EXERCISE PROMPT: Lines before the one containing "cad_parts[node].material_slots[0].material = shreds" are excluded; print that line and every line after it through the end of the material below, exactly.

GIVEN INFORMATION:
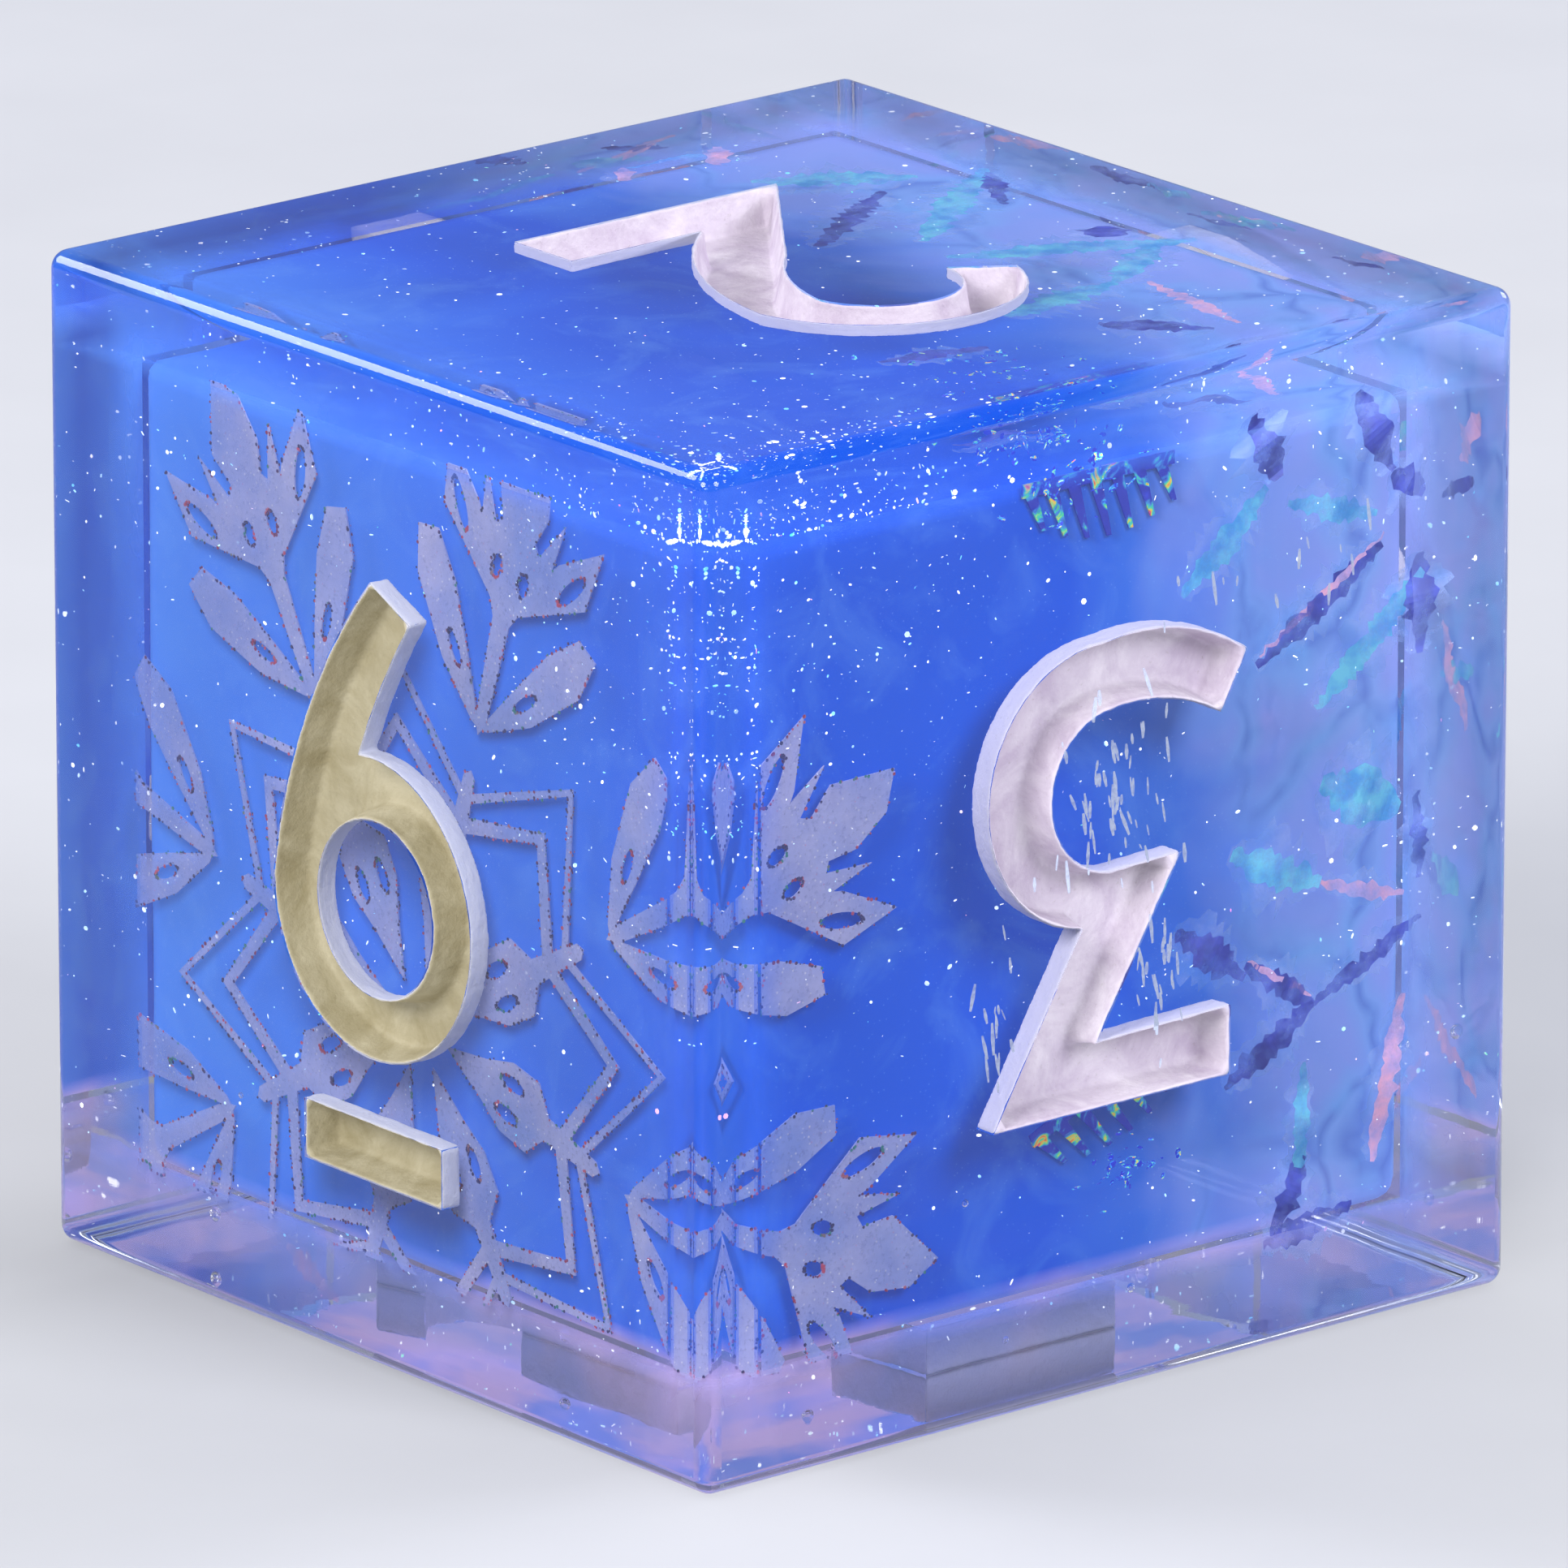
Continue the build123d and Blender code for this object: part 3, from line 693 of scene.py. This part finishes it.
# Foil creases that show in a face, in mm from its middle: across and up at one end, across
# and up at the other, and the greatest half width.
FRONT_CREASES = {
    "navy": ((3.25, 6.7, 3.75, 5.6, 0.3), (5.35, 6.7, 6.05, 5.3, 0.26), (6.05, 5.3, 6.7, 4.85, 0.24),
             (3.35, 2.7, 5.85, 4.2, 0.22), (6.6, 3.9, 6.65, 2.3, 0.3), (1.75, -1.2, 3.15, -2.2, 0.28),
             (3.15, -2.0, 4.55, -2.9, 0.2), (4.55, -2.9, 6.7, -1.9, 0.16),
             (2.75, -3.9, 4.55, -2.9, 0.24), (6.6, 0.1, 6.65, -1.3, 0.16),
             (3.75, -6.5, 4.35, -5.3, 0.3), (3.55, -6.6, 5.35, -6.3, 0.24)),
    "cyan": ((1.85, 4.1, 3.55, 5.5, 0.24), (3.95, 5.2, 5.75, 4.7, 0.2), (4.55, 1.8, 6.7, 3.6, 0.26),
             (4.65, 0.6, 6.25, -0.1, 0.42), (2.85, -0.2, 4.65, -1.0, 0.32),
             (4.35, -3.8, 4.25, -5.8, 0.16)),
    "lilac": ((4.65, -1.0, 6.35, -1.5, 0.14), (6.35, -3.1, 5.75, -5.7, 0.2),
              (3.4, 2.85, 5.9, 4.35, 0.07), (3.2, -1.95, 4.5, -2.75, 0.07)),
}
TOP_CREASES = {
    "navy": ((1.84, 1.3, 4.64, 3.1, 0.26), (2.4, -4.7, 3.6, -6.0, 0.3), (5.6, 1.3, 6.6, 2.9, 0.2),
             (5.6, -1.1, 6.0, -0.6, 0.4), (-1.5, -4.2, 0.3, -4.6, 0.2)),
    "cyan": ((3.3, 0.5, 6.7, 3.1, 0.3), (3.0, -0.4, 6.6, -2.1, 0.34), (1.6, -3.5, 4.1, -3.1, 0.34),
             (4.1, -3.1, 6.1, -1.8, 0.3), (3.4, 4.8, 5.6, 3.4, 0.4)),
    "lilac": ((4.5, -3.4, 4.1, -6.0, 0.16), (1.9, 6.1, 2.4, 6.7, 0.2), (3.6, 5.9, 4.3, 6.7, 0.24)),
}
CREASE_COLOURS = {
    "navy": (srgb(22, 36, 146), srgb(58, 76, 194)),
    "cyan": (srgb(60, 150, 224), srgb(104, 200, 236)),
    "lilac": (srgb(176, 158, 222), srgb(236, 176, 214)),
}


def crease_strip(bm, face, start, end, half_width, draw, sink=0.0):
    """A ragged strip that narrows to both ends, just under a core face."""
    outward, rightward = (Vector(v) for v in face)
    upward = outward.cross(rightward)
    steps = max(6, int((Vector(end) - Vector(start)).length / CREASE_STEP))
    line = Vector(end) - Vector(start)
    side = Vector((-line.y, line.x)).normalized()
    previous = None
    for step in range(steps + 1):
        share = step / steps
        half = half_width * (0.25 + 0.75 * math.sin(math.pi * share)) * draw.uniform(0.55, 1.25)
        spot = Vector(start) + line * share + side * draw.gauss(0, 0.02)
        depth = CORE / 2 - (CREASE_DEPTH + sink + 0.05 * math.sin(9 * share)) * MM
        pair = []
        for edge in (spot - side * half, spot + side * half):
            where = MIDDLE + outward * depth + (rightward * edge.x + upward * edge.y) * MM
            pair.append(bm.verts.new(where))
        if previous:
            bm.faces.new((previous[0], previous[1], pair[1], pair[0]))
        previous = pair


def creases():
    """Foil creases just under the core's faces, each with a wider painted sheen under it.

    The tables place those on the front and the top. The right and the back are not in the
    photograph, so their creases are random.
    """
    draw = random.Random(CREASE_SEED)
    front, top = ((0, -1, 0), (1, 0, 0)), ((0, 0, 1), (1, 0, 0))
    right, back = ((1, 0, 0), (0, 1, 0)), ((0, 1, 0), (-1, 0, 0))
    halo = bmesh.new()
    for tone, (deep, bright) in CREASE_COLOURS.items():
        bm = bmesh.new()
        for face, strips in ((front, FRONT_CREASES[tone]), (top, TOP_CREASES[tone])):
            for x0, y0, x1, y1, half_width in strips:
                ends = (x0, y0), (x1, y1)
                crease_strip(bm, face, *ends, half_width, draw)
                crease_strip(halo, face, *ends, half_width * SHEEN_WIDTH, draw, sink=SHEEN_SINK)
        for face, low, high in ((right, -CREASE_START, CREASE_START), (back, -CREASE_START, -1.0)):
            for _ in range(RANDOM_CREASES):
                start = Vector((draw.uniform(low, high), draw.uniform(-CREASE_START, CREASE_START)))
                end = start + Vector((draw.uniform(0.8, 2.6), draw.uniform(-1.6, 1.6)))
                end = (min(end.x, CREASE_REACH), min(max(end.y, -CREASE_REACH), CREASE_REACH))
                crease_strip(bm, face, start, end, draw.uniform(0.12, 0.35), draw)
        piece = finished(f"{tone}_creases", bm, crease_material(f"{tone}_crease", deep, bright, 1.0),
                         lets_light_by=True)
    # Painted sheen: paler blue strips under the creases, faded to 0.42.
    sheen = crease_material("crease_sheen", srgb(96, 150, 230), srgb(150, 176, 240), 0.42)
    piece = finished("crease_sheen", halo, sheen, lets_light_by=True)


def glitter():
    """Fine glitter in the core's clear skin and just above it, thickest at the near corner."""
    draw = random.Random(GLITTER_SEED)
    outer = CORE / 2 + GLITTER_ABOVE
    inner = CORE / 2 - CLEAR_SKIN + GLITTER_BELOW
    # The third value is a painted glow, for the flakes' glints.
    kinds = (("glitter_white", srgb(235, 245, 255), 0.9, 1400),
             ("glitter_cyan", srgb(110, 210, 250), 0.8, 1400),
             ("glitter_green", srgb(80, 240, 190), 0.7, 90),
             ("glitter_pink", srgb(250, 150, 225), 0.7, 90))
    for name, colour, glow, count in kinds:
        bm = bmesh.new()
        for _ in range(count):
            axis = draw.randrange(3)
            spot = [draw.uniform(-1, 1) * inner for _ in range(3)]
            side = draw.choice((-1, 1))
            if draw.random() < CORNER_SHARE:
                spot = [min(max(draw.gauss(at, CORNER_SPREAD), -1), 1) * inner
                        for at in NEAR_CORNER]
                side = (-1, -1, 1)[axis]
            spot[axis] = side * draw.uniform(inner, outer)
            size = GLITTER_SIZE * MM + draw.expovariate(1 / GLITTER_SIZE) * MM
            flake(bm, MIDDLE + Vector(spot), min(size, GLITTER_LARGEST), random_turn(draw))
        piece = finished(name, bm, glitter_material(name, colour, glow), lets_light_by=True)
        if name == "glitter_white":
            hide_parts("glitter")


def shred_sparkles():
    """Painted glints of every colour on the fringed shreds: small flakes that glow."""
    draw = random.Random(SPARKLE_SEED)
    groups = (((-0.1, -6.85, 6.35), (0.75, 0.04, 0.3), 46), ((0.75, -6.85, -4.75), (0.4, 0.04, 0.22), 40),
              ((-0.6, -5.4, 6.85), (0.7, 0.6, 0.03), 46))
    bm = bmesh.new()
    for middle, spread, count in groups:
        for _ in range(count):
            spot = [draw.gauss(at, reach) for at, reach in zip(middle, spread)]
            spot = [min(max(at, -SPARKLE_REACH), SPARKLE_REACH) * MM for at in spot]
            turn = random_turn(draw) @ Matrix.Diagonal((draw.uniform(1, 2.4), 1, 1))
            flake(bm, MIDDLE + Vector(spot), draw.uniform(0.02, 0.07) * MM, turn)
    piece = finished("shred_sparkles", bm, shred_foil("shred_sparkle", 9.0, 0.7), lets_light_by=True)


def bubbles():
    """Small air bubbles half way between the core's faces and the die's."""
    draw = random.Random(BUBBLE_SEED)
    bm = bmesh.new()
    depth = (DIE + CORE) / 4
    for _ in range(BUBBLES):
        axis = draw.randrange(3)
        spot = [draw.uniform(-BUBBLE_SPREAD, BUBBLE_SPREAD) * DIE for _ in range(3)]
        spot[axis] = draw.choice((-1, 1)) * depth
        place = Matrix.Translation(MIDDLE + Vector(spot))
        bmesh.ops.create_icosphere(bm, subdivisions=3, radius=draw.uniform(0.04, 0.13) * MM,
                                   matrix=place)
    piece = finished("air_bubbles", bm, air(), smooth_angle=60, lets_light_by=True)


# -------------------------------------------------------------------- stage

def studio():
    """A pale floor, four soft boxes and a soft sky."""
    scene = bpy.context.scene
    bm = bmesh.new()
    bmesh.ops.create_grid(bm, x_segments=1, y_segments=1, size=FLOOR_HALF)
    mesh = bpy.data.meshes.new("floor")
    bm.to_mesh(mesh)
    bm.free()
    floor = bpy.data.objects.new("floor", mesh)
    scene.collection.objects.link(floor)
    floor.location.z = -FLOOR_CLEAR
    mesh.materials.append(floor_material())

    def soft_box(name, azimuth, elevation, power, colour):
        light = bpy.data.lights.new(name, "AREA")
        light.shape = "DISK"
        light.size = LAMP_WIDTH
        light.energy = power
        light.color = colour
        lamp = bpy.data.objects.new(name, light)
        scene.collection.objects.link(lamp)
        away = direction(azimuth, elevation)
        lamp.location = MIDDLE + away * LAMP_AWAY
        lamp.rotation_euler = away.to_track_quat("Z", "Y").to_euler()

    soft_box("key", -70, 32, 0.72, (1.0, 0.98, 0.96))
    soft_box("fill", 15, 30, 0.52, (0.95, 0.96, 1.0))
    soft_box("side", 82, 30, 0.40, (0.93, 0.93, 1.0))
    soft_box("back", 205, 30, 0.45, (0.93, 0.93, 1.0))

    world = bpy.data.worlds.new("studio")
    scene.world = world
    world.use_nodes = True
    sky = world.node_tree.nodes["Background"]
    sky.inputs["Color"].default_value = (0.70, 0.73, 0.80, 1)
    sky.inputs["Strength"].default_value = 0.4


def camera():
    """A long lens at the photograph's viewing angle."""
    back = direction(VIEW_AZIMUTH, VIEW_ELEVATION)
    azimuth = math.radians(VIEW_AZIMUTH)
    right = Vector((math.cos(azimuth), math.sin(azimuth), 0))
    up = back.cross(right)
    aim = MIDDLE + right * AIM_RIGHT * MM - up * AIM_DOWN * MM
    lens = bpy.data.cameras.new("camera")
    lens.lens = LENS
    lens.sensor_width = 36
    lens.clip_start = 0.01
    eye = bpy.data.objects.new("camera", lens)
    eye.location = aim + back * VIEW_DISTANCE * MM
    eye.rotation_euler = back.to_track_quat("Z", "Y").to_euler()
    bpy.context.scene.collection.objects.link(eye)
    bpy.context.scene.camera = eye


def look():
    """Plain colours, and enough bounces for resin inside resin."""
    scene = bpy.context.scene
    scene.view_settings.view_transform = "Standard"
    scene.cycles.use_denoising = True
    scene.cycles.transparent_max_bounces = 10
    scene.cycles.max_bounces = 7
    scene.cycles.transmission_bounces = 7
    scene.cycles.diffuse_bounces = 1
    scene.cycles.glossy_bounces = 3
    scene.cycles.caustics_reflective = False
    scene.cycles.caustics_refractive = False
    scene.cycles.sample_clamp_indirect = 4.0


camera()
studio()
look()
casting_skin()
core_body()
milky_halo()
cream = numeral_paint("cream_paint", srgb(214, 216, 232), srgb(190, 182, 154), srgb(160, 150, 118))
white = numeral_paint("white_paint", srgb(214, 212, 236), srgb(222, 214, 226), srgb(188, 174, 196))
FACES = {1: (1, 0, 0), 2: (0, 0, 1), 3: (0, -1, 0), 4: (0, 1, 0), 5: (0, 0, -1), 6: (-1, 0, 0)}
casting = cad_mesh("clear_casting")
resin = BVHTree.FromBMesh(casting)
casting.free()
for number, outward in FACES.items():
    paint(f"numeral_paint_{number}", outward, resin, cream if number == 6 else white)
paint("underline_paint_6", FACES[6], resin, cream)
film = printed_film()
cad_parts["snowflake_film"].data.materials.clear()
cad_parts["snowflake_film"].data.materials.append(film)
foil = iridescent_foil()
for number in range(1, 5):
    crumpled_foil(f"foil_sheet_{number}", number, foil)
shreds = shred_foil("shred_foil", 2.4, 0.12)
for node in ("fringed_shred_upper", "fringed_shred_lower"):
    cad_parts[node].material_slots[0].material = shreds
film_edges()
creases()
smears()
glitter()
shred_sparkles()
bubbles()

EXERCISE ANSWER:
    cad_parts[node].material_slots[0].material = shreds
film_edges()
creases()
smears()
glitter()
shred_sparkles()
bubbles()